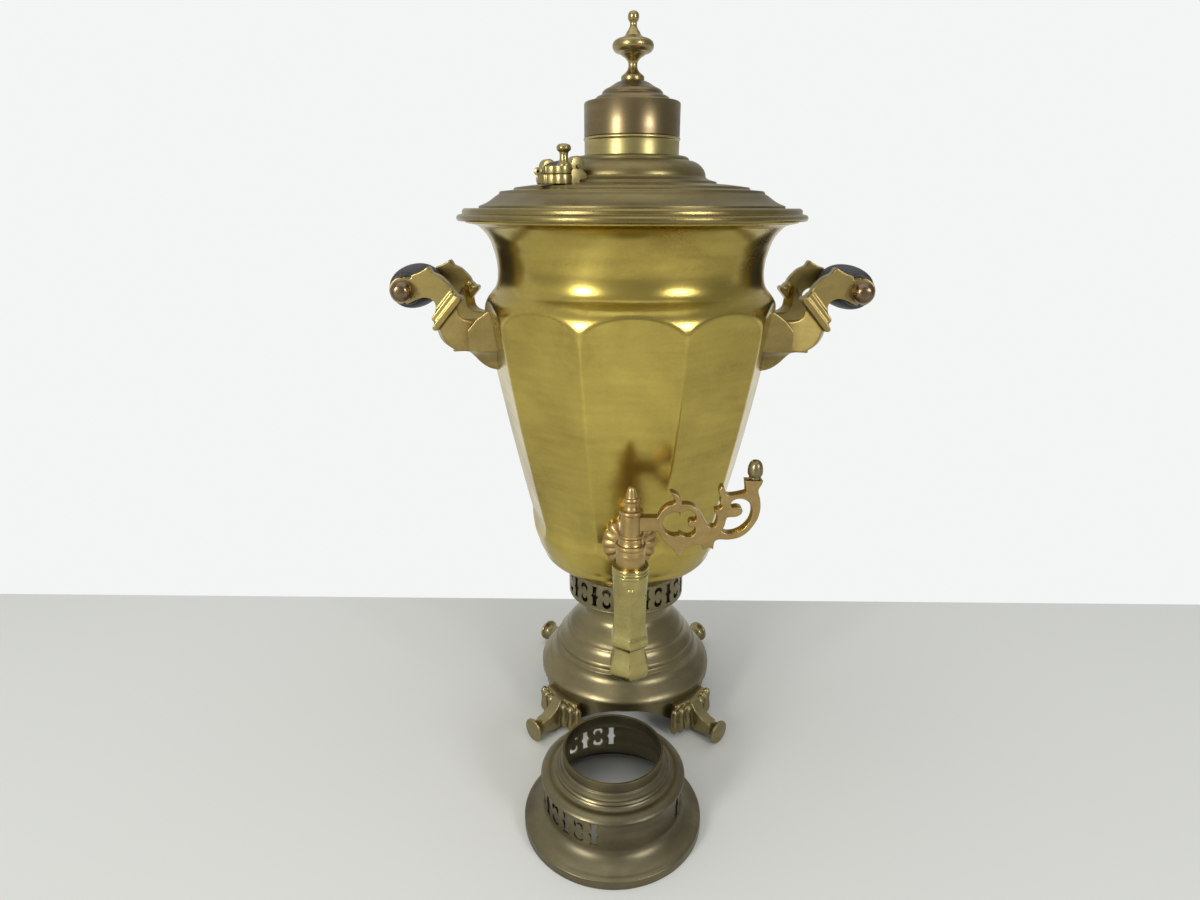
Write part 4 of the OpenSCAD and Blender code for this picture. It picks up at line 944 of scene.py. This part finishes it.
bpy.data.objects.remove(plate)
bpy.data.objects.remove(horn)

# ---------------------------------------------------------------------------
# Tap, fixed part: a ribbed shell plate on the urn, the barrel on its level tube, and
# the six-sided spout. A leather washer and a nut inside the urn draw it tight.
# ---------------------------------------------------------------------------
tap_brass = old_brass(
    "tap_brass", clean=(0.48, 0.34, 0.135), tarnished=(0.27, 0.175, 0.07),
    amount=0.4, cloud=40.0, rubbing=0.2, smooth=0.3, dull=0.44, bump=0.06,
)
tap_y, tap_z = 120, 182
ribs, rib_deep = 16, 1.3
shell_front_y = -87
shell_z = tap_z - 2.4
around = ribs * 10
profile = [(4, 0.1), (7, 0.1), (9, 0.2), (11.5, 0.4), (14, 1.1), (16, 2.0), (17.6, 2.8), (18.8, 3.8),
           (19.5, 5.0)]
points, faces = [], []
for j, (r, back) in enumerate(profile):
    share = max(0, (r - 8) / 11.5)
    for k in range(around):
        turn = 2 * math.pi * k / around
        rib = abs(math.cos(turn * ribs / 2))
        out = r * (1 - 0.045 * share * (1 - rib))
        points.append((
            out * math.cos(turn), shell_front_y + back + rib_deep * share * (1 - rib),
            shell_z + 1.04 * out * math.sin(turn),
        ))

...

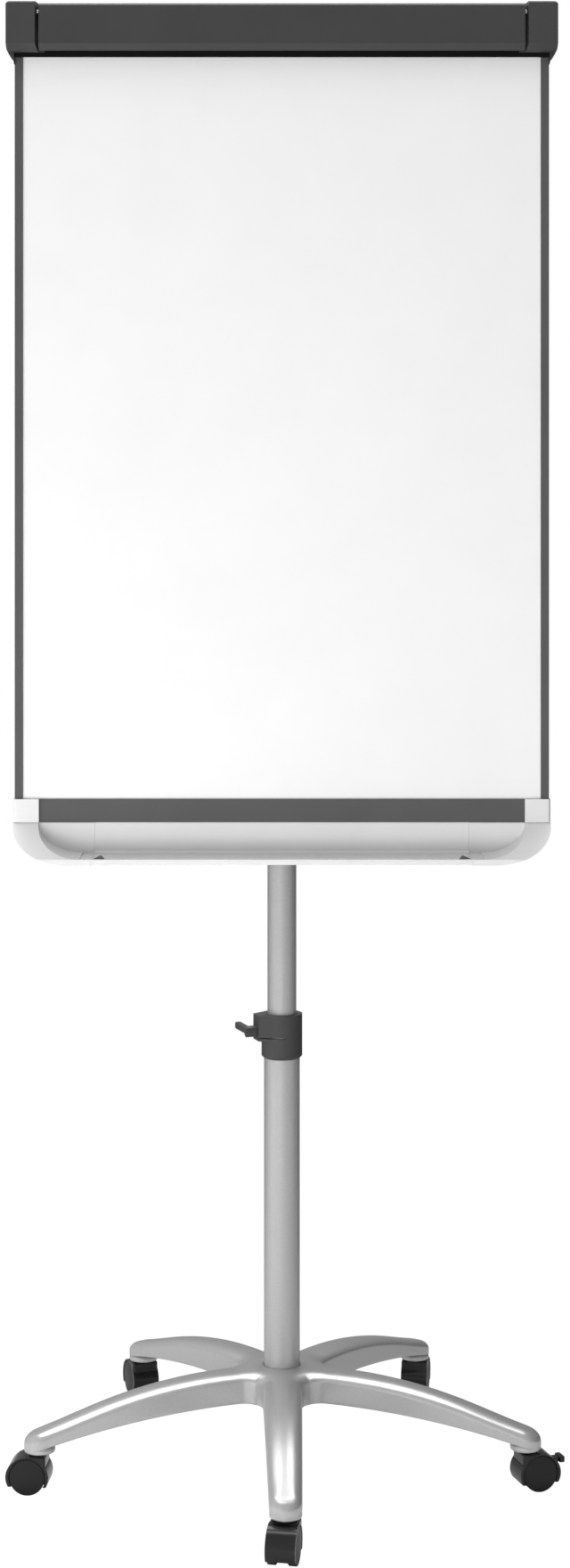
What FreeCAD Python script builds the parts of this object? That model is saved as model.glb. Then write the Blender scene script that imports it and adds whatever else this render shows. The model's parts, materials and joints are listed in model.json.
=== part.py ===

→ What is needed: Take exactly the lines from the one containing "Write part 4" through the one containing "bpy.data.objects.remove(horn)" in the data above, and output them with nothing added.

→ Problem solution:
Write part 4 of the OpenSCAD and Blender code for this picture. It picks up at line 944 of scene.py. This part finishes it.
bpy.data.objects.remove(plate)
bpy.data.objects.remove(horn)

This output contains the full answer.